▶ Task directions: Copy every record word for word.

▶ Records:
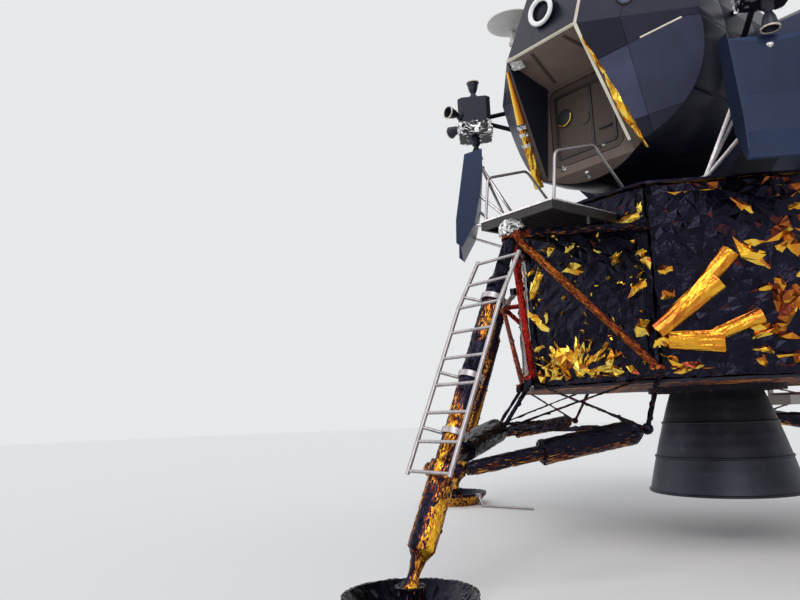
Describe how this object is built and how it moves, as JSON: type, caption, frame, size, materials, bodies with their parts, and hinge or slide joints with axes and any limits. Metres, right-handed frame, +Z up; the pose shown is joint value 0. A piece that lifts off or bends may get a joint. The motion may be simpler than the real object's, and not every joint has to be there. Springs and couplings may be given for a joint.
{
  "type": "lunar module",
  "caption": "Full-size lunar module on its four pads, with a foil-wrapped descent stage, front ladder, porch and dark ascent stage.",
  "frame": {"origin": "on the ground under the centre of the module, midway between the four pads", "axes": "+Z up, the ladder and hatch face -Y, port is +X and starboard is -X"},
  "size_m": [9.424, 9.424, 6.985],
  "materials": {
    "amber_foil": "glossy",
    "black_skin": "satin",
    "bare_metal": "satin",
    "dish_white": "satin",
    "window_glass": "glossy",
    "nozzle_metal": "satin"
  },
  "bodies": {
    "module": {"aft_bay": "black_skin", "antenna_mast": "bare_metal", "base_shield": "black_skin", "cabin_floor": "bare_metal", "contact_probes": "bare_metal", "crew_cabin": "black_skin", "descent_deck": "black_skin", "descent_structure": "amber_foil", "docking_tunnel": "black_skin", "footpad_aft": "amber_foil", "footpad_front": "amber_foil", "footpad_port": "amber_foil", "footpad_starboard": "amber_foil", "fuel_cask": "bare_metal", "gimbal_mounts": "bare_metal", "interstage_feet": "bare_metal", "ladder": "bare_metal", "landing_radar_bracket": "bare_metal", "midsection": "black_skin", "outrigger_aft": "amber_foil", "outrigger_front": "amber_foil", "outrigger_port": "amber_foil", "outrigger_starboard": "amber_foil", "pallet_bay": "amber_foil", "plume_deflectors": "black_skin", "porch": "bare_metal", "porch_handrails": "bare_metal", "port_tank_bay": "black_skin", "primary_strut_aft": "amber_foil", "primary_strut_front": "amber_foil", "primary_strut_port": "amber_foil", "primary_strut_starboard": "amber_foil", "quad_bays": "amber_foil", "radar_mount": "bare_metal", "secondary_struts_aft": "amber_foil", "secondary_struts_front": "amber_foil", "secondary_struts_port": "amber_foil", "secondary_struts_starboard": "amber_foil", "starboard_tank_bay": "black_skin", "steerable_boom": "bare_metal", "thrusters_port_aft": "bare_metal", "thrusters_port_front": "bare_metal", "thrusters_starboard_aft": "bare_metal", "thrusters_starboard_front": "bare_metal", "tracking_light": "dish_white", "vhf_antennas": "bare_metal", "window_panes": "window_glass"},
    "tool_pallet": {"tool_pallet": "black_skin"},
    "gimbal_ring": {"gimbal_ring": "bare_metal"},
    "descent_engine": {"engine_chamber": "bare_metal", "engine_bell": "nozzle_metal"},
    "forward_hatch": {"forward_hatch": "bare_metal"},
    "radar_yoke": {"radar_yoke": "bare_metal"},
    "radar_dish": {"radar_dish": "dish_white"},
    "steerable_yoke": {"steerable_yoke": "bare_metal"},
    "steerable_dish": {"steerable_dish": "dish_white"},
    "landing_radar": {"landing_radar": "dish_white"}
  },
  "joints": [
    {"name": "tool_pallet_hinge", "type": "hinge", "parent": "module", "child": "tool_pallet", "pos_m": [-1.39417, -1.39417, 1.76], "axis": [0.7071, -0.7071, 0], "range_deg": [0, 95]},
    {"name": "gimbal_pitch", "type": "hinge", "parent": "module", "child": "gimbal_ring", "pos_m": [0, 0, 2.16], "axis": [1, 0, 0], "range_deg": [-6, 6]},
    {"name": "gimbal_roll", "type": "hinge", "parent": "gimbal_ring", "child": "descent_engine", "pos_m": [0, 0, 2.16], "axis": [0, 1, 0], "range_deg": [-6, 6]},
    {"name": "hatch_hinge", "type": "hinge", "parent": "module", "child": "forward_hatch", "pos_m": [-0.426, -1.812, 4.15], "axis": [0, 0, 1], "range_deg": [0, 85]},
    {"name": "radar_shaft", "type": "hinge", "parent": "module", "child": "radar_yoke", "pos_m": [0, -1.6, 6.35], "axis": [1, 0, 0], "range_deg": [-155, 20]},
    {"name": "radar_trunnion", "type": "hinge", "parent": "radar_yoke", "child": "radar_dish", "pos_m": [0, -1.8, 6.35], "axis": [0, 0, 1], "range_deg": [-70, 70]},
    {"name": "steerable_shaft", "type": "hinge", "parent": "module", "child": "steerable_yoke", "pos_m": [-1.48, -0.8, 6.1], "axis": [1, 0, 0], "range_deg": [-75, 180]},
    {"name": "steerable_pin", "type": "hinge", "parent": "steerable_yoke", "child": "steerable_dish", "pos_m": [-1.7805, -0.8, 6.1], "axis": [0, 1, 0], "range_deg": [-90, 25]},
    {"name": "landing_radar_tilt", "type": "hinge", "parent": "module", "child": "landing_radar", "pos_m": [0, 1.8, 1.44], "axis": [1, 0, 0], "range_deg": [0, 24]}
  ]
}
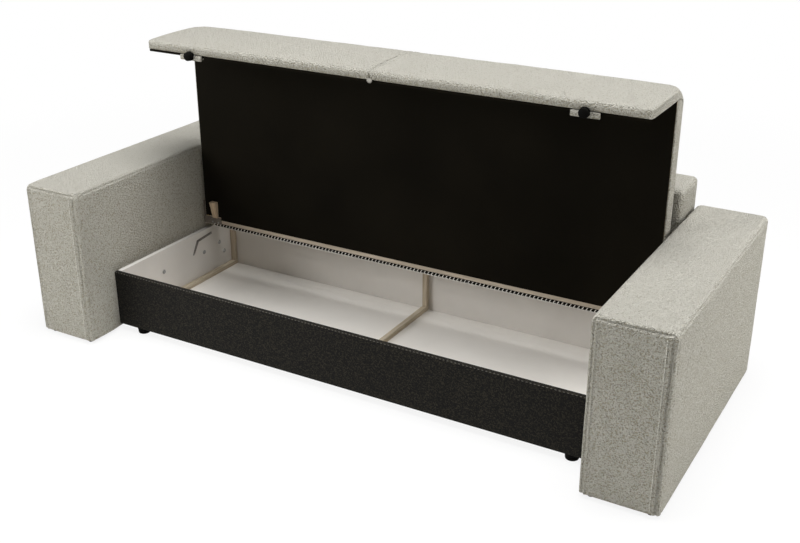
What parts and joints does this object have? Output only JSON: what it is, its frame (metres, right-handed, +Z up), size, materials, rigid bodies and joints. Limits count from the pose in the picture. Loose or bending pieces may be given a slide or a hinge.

▶ The completed task:
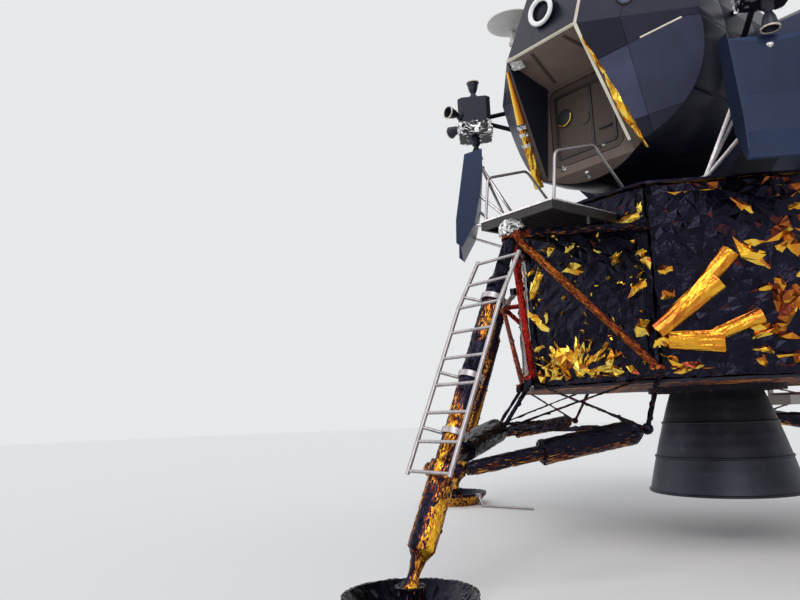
Describe how this object is built and how it moves, as JSON: type, caption, frame, size, materials, bodies with their parts, and hinge or slide joints with axes and any limits. Metres, right-handed frame, +Z up; the pose shown is joint value 0. A piece that lifts off or bends may get a joint. The motion may be simpler than the real object's, and not every joint has to be there. Springs and couplings may be given for a joint.
{
  "type": "lunar module",
  "caption": "Full-size lunar module on its four pads, with a foil-wrapped descent stage, front ladder, porch and dark ascent stage.",
  "frame": {"origin": "on the ground under the centre of the module, midway between the four pads", "axes": "+Z up, the ladder and hatch face -Y, port is +X and starboard is -X"},
  "size_m": [9.424, 9.424, 6.985],
  "materials": {
    "amber_foil": "glossy",
    "black_skin": "satin",
    "bare_metal": "satin",
    "dish_white": "satin",
    "window_glass": "glossy",
    "nozzle_metal": "satin"
  },
  "bodies": {
    "module": {"aft_bay": "black_skin", "antenna_mast": "bare_metal", "base_shield": "black_skin", "cabin_floor": "bare_metal", "contact_probes": "bare_metal", "crew_cabin": "black_skin", "descent_deck": "black_skin", "descent_structure": "amber_foil", "docking_tunnel": "black_skin", "footpad_aft": "amber_foil", "footpad_front": "amber_foil", "footpad_port": "amber_foil", "footpad_starboard": "amber_foil", "fuel_cask": "bare_metal", "gimbal_mounts": "bare_metal", "interstage_feet": "bare_metal", "ladder": "bare_metal", "landing_radar_bracket": "bare_metal", "midsection": "black_skin", "outrigger_aft": "amber_foil", "outrigger_front": "amber_foil", "outrigger_port": "amber_foil", "outrigger_starboard": "amber_foil", "pallet_bay": "amber_foil", "plume_deflectors": "black_skin", "porch": "bare_metal", "porch_handrails": "bare_metal", "port_tank_bay": "black_skin", "primary_strut_aft": "amber_foil", "primary_strut_front": "amber_foil", "primary_strut_port": "amber_foil", "primary_strut_starboard": "amber_foil", "quad_bays": "amber_foil", "radar_mount": "bare_metal", "secondary_struts_aft": "amber_foil", "secondary_struts_front": "amber_foil", "secondary_struts_port": "amber_foil", "secondary_struts_starboard": "amber_foil", "starboard_tank_bay": "black_skin", "steerable_boom": "bare_metal", "thrusters_port_aft": "bare_metal", "thrusters_port_front": "bare_metal", "thrusters_starboard_aft": "bare_metal", "thrusters_starboard_front": "bare_metal", "tracking_light": "dish_white", "vhf_antennas": "bare_metal", "window_panes": "window_glass"},
    "tool_pallet": {"tool_pallet": "black_skin"},
    "gimbal_ring": {"gimbal_ring": "bare_metal"},
    "descent_engine": {"engine_chamber": "bare_metal", "engine_bell": "nozzle_metal"},
    "forward_hatch": {"forward_hatch": "bare_metal"},
    "radar_yoke": {"radar_yoke": "bare_metal"},
    "radar_dish": {"radar_dish": "dish_white"},
    "steerable_yoke": {"steerable_yoke": "bare_metal"},
    "steerable_dish": {"steerable_dish": "dish_white"},
    "landing_radar": {"landing_radar": "dish_white"}
  },
  "joints": [
    {"name": "tool_pallet_hinge", "type": "hinge", "parent": "module", "child": "tool_pallet", "pos_m": [-1.39417, -1.39417, 1.76], "axis": [0.7071, -0.7071, 0], "range_deg": [0, 95]},
    {"name": "gimbal_pitch", "type": "hinge", "parent": "module", "child": "gimbal_ring", "pos_m": [0, 0, 2.16], "axis": [1, 0, 0], "range_deg": [-6, 6]},
    {"name": "gimbal_roll", "type": "hinge", "parent": "gimbal_ring", "child": "descent_engine", "pos_m": [0, 0, 2.16], "axis": [0, 1, 0], "range_deg": [-6, 6]},
    {"name": "hatch_hinge", "type": "hinge", "parent": "module", "child": "forward_hatch", "pos_m": [-0.426, -1.812, 4.15], "axis": [0, 0, 1], "range_deg": [0, 85]},
    {"name": "radar_shaft", "type": "hinge", "parent": "module", "child": "radar_yoke", "pos_m": [0, -1.6, 6.35], "axis": [1, 0, 0], "range_deg": [-155, 20]},
    {"name": "radar_trunnion", "type": "hinge", "parent": "radar_yoke", "child": "radar_dish", "pos_m": [0, -1.8, 6.35], "axis": [0, 0, 1], "range_deg": [-70, 70]},
    {"name": "steerable_shaft", "type": "hinge", "parent": "module", "child": "steerable_yoke", "pos_m": [-1.48, -0.8, 6.1], "axis": [1, 0, 0], "range_deg": [-75, 180]},
    {"name": "steerable_pin", "type": "hinge", "parent": "steerable_yoke", "child": "steerable_dish", "pos_m": [-1.7805, -0.8, 6.1], "axis": [0, 1, 0], "range_deg": [-90, 25]},
    {"name": "landing_radar_tilt", "type": "hinge", "parent": "module", "child": "landing_radar", "pos_m": [0, 1.8, 1.44], "axis": [1, 0, 0], "range_deg": [0, 24]}
  ]
}
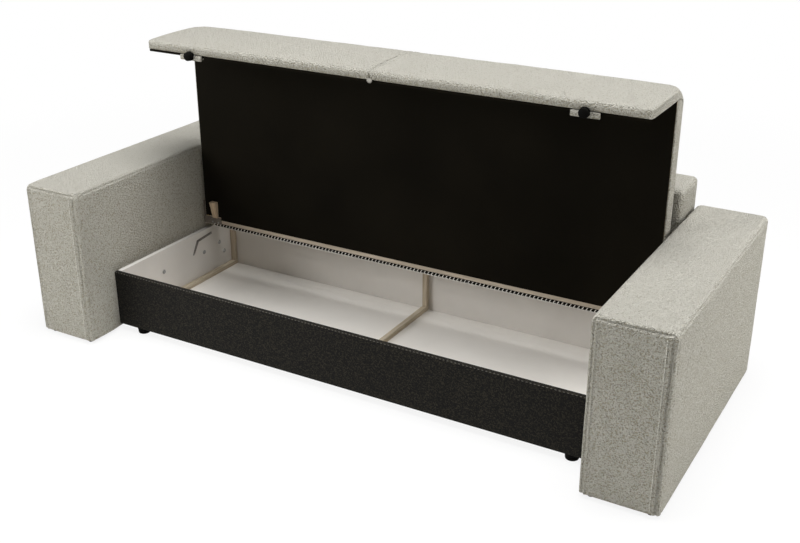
What parts and joints does this object have? Output only JSON: what it is, its frame (metres, right-handed, +Z up), size, materials, rigid bodies and joints. Limits count from the pose in the picture. Loose or bending pieces may be given a slide or a hinge.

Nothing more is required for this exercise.